Spanner
ACM Transactions on Computer Systems2013Vol. 31(3), pp. 1–22
Citations Over TimeTop 1% of 2013 papers
James C. Corbett, Jay B. Dean, Michael Epstein, Andrew Fikes, Christopher Frost, J. J. Furman, Sanjay Ghemawat, Andrey Gubarev, Christopher Heiser, Peter Hochschild, Wilson C. Hsieh, Sebastian Kanthak, Eugene Kogan, Hongyi Li, Alexander Lloyd, Sergey Melnik, David Mwaura, David F. Nagle, Sean Quinlan, Rajesh Rao, Lindsay Rolig, Yasushi Saitō, Michal Szymaniak, Christopher M. Taylor, Ruth Wang, Dale Woodford
Abstract
Spanner is Google’s scalable, multiversion, globally distributed, and synchronously replicated database. It is the first system to distribute data at global scale and support externally-consistent distributed transactions.

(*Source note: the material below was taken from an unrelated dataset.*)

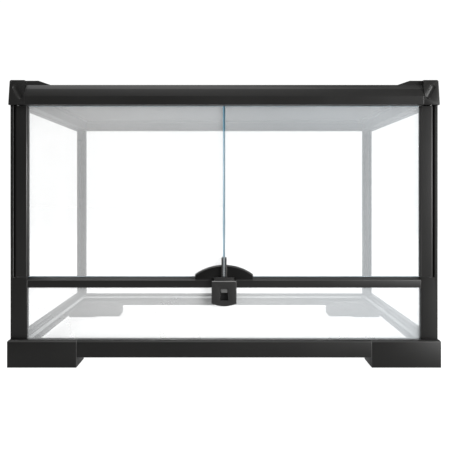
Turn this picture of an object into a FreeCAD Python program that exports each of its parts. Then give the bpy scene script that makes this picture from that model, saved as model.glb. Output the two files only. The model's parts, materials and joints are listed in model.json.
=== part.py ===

This article describes how Spanner is structured, its feature set, the rationale underlying various design decisions, and a novel time API that exposes clock uncertainty. This API and its implementation are critical to supporting external consistency and a variety of powerful features: nonblocking reads in the past, lock-free snapshot transactions, and atomic schema changes, across all of Spanner.